Cool, Sunny August and September – The latter half of the growing season has been the real boon. August and September have been exquisite, with warm, sunny days and cool nights. We’ve seen slow, uniform ripening almost across the board in all our varietals, and there has been almost no rain in the past three weeks. (That said, next week might be a bit wet.) As these warm days and cool nights pile up, we begin to see a very good vintage forming.
It is, of course, too early to say much, since we still have about half of our fruit hanging on the vines, and since none of our fermentations have even finished yet; however, it’s certainly not too early to get excited.

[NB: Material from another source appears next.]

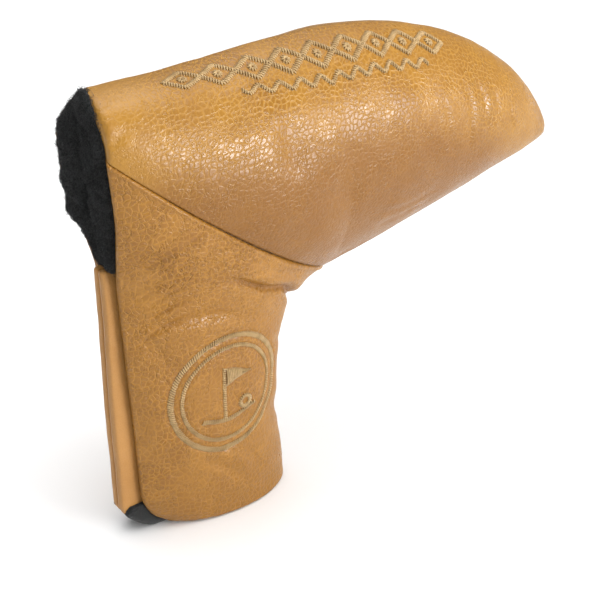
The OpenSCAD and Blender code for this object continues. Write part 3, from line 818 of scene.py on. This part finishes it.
def heel_edge(side):
    """The edge of the leather round the heel opening, from the top of the strip up to the sole."""
    leg = leg_point(np.linspace(FUR_LOW_W, 0, 60), np.zeros(60), side)
    head = head_point(np.zeros(60), np.linspace(0, 1, 60), side)
    path = np.vstack([leg, head[1:]])
    along = np.concatenate([[0], np.cumsum(np.linalg.norm(np.diff(path, axis=0), axis=1))])
    at = np.linspace(0, along[-1] - 1.2, FUR_ROWS)
    return np.stack([np.interp(at, along, path[:, k]) for k in range(3)], -1)


def fur_faces(side):
    """The bulging face of one half of the fur that fills the heel opening, and its back."""
    edge = heel_edge(side)[:, None]
    r = np.linspace(0, 1, FUR_COLS)[None, :, None]
    start = edge - np.array((0, side * 1.5, 0)) + np.array((1.6, 0, 0))
    middle = edge * np.array((1, 0, 1)) + np.array((0.8, side * 0.25, 0))
    face = lerp(start, middle, r)
    width = np.clip(np.abs(edge[..., 1:2]) / 10, 0, 1)
    bulge = through(edge[..., 2:], FUR_BULGE[side])
    face[..., :1] -= bulge * width * np.sin(math.pi * r ** 0.8) ** 0.7
    ends = np.linspace(0, 1, FUR_ROWS)[:, None, None]
    face[..., :1] += 2.2 * (1 - np.sqrt(np.clip(ends / 0.05, 0, 1))) + 1.5 * (1 - smooth((1 - ends) / 0.06))
    face[..., :1] += (0.7 * cloud(face, 6.0, 2.0) + 0.6 * cloud(face, 2.2, 8.0))[..., None] * width
    back = face + np.array((FUR_BED_T, 0, 0))
    return face, back


def heel_fur(side):
    face, back = fur_faces(side)
    body = sheet_mesh(f"{SIDE_NAME[side]}_fur_bed", face, back, PLUSH)
    on_wing(body)
    rng = np.random.default_rng(20 + side)
    count = 6000
    row, col = rng.uniform(0, 0.96 * (FUR_ROWS - 1), count), rng.uniform(0, FUR_COLS - 1, count)
    normal = outward(face)
    if normal[..., 0].mean() > 0:
        normal = -normal
    fur = strands(f"{SIDE_NAME[side]}_heel_fur", sample(face, row, col), sample(normal, row, col),
                  1.7, 0.9, 30 + side, (0, 0, -0.5))
    on_wing(fur)


def hem_fur(side):
    """Pile that shows round the shaft opening."""
    rng = np.random.default_rng(40 + side)
    count = 2600
    rows, cols = plush_inner[side].shape[:2]
    row = (rows - 1) * (1 - 0.3 * rng.uniform(0, 1, count) ** 1.6)
    col = rng.uniform(0, cols - 1, count)
    roots = sample(plush_inner[side], row, col)
    inwards = -outward(plush_inner[side])
    fur = strands(f"{SIDE_NAME[side]}_hem_fur", roots, sample(inwards, row, col),
                  3.0, 0.5, 50 + side, (0, 0, -0.4))
    on_wing(fur)


LINING_CORNER = (-24.6, 8.5), (-24.7, 6.8), (-21, 3.2), (-17, 0.7), (-12, 0.4), (-9, 0.6)


def lining_tab(side):
    """The corner of the lining that shows below the strip."""
    outline = spline(LINING_CORNER, np.linspace(0, 1, 40))
    top = np.linspace((-23.5, 9.5), (-9, 9.5), 40)
    k = np.linspace(0, 1, 14)[None, :, None]
    flat = lerp(outline[:, None], top[:, None], k)
    puff = 0.7 * np.sin(math.pi * np.linspace(0, 1, 40))[:, None] ** 0.4 * smooth(k[..., 0] / 0.3 + 0.15)
    outer = np.stack([flat[..., 0], side * (3.6 + puff), flat[..., 1]], -1)
    inner = np.stack([flat[..., 0], np.full(flat.shape[:2], side * 0.9), flat[..., 1]], -1)
    obj = sheet_mesh(f"{SIDE_NAME[side]}_lining_corner", outer, inner, PLUSH)
    on_wing(obj)


# ---------------------------------------------------------------- strips and hook-and-loop tape
STRIP_PROFILE = ((-26, -1.6), (-25.3, -2.85), (-23, -3.05), (-18, -3), (-13.6, -2.95), (-13.0, -2.3),
                 (-13.6, -1.62), (-18, -1.55), (-22.4, -1.55), (-23.0, -1.2), (-23.4, -0.45), (-24.6, -0.2),
                 (-25.7, -0.45))
STRIP_ROLL = 0.7


def strip(side):
    """Folded leather strip with a turned back edge."""
    ring = np.array(STRIP_PROFILE + STRIP_PROFILE[:1])
    profile = spline(ring, np.linspace(0, 1, 73))[:-1]
    profile[:, 1] *= -side
    tangent = np.roll(profile, -1, 0) - np.roll(profile, 1, 0)
    inward = np.stack([-tangent[:, 1], tangent[:, 0]], -1) / np.linalg.norm(tangent, axis=1, keepdims=True)
    inward *= np.sign(((profile.mean(0) - profile) * inward).sum())
    z = np.concatenate([STRIP_LOW_Z + np.array((0, 0.05, 0.2, 0.45)),
                        np.linspace(STRIP_LOW_Z + 0.7, STRIP_TOP_Z - 1.4, 150),
                        STRIP_TOP_Z - np.array((1.1, 0.7, 0.35, 0.12, 0))])
    near_end = np.minimum(z - STRIP_LOW_Z, STRIP_TOP_Z - z)
    rest = STRIP_ROLL - np.clip(near_end, 0, STRIP_ROLL)
    sink = STRIP_ROLL - np.sqrt(np.maximum(STRIP_ROLL ** 2 - rest ** 2, 0))
    flat = profile[None] + inward[None] * sink[:, None, None]
    points = np.stack([flat[..., 0], flat[..., 1], np.broadcast_to(z[:, None], flat.shape[:2])], -1)
    lean = smooth((points[..., 2] - 79) / 4)
    points[..., 1] -= side * 0.5 * lean * (np.abs(points[..., 1]) > 1.7)
    points[..., 0] += 0.16 * np.sin(points[..., 2] / 9) + 0.12 * cloud(points, 9.0)
    points[..., 1] += 0.1 * cloud(points, 4.0, 6.0)
    points[..., 0] += 0.8 * smooth((9.5 - points[..., 2]) / 2.5) * smooth((-24.5 - points[..., 0]) / 1.5)
    rows, cols = points.shape[:2]
    around = np.concatenate([points, points[:, :1]], axis=1)
    obj = make_mesh(f"{SIDE_NAME[side]}_strip_leather", around, grid_faces(rows, cols + 1), STRIP)
    layer = obj.data.attributes.new("hide", "FLOAT_VECTOR", "POINT")
    hide = np.stack([distance_from(around, "first_row"), distance_from(around, "first_col"),
                     0 * around[..., 0]], -1)
    layer.data.foreach_set("vector", hide.reshape(-1).astype(np.float32))
    return obj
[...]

September 11, 2013 § Leave a comment
Nate’s Picks for October 2013:
2012 Petit Manseng
Blend: 100% Petit Manseng
Vineyards: Estate Vineyard #3, South River Vineyard, Amrhein Vineyard
The Wine: We were fortunate to be able to work with two great growers for additional Petit Manseng fruit in 2012 – South River, in Green County, and Amrhein in Bent Mountain. These vineyards brought length and expressive varietal characteristics to the blend, while our Estate Vineyard #3 brought ripe fruit, great sugars, and phenomenal acid. The 2012 vintage is a movement toward less obtrusive oak, as we find ourselves wanting to show the inimitable varietal characteristics of Petit Manseng. Slightly off-dry, a la the 2010 (if anybody can remember back that far), our Petit Manseng was fermented entirely in French oak, with a winter lees stirring program.
2012 Reserve Chardonnay
Blend: 100% Chardonnay
Vineyards: Estate Vineyard #3, Shenandoah Springs Vineyard
The Wine: With the 2012 Reserve Chardonnay, we were able to explore blending the barrel ferment piece of both the Estate Vineyard and Shenandoah Springs Vineyard, allowing us to utilize the length and texture of Shenandoah Springs with the ripeness and power of Estate Vineyard #1. The result is what will probably settle into being the most complex and intriguing Chardonnay from the 2012 vintage. This wine was held back until the October shipment in hopes that it will be drunk with fall and winter meals, as the wine has more weight than many of our other white wines.